Valor Econômico, v. 20, n. 4964, 20/03/2020. Empresas

Epidemia já reduz projeção de demanda por eletricidade

Letícia Fucuchima


O setor elétrico não deverá passar ileso da crise do coronavírus. Com a evolução da pandemia contaminando o ritmo de vários setores da economia, o mercado já começou a reduzir as projeções para a atividade econômica - que, por sua vez, está intimamente ligada ao comportamento da demanda de energia.

Um estudo da consultoria Thymos Energia, obtido pelo Valor, mostra que o consumo de energia pode sofrer uma redução de 1,6% a 14% em 2020, a depender da intensidade dos impactos do coronavírus sobre a economia. Antes de toda essa situação, a Thymos previa um aumento de 3% a 4% para a demanda no ano.

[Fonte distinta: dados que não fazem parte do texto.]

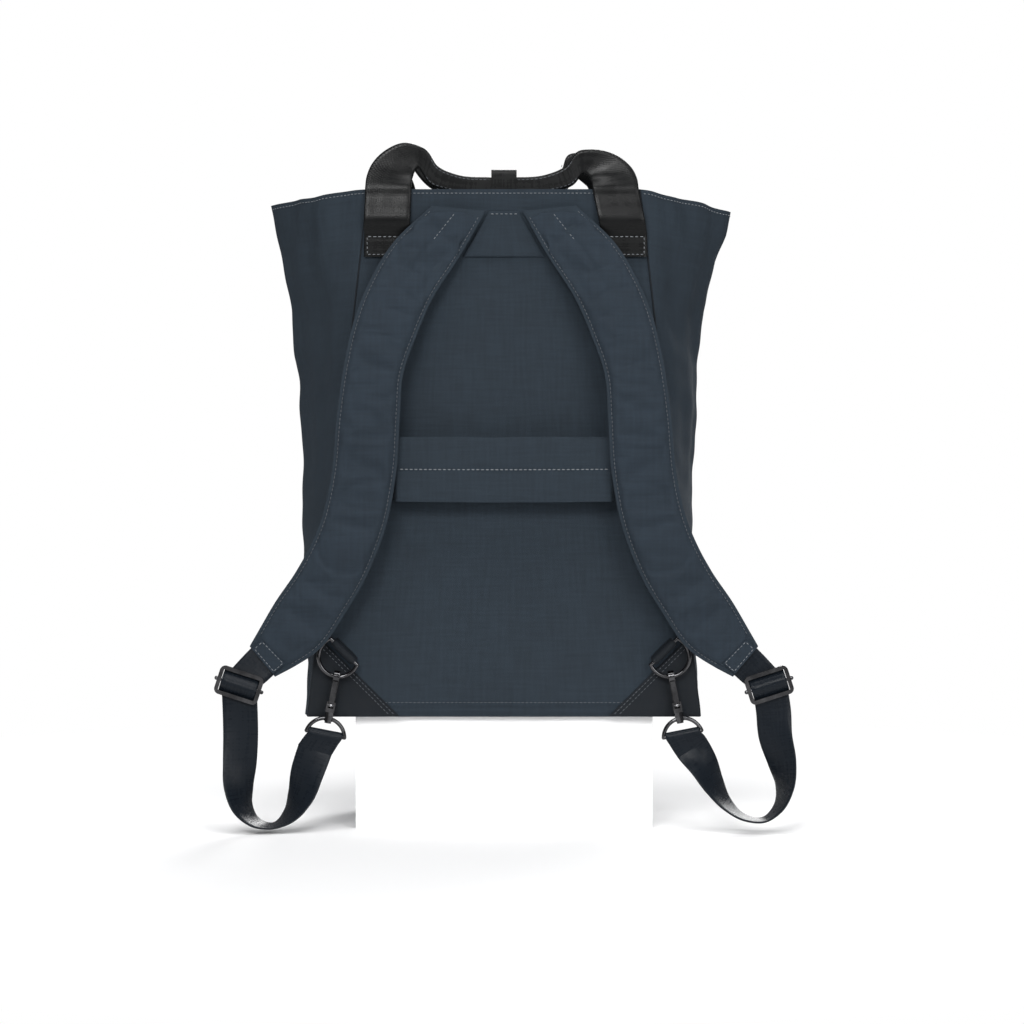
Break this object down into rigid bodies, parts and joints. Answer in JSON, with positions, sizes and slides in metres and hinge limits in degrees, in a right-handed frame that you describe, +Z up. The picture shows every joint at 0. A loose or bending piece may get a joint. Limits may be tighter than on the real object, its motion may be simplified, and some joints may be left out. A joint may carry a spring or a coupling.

No cenário moderado traçado pela consultoria, o consumo deve cair 4% no ano. Essa estimativa leva em consideração, de um lado, um crescimento de 10% da demanda nas residências devido às orientações de quarentena e home office, e, de outro, uma queda de 30% no comércio e na indústria com a paralisação parcial desses setores.

Ainda nesse cenário, o consumo sofreria os períodos mais críticos em março, abril e maio, iniciaria um processo de recuperação a partir de junho e retomaria, em setembro, os níveis anteriores à crise do coronavírus.

O sócio da Thymos, Alexandre Viana, afirma que estimativas mais precisas para o caso brasileiro dependem ainda da evolução da pandemia e de novas medidas que serão tomadas para contê-la, as quais podem ter mais ou menos impacto sobre a atividade econômica. Ele destaca, porém, que os efeitos dessa crise não ficarão restritos à demanda de energia, já que o setor elétrico é todo interligado.

Um dos indicadores que podem ser afetados é o Preço da Liquidação das Diferenças (PLD), referência para o mercado de curto prazo de energia. “O impacto vai depender do ritmo de consumo, meteorologia e nível de carga que será estimado pelo Operador Nacional do Sistema, mas o PLD tende a registrar valores abaixo de R$ 100,00/MWh nos próximos dois meses e deve continuar em patamares baixos em um cenário de recuperação lenta", estima Viana. O PLD pode influenciar o fluxo de caixa das distribuidoras, já que a situação do coronavírus poderia levar a uma sobra de contratos para as concessionárias, que negociariam a energia excedente no mercado de curto prazo por um valor menor do que pagaram.

Os cenários da Thymos para o Brasil foram elaborados a partir de uma análise dos desdobramentos da crise sanitária em outros países. Segundo dados coletados, o impacto do coronavírus foi sentido de forma mais intensa na carga de lugares como França, Itália, Portugal, Espanha, e menos na Alemanha e no Reino Unido, onde o decretado até o momento. Já a situação na China não foi analisada pela falta de dados oficiais de consumo em tempo real.

Por ora, as distribuidoras de energia estão concentradas em assegurar a normalidade das operações, mas algumas já começam a fazer exercícios para tentar prever o comportamento da carga nos próximos meses. É o caso da EDP Brasil, que tem 3,5 milhões de clientes no Espírito Santo e no interior de São Paulo. Segundo a companhia, o consumo residencial pode ter aumento de até 15%, mas a expectativa é de que isso seja compensado pela queda da demanda em outros setores, como comércio, poder público e escolas. Com isso, a tendência seria de redução no período. “Estamos monitorando, mas suprimento não é uma preocupação”, diz Marcelo Torezani, gestor operacional de estudos de mercado da companhia.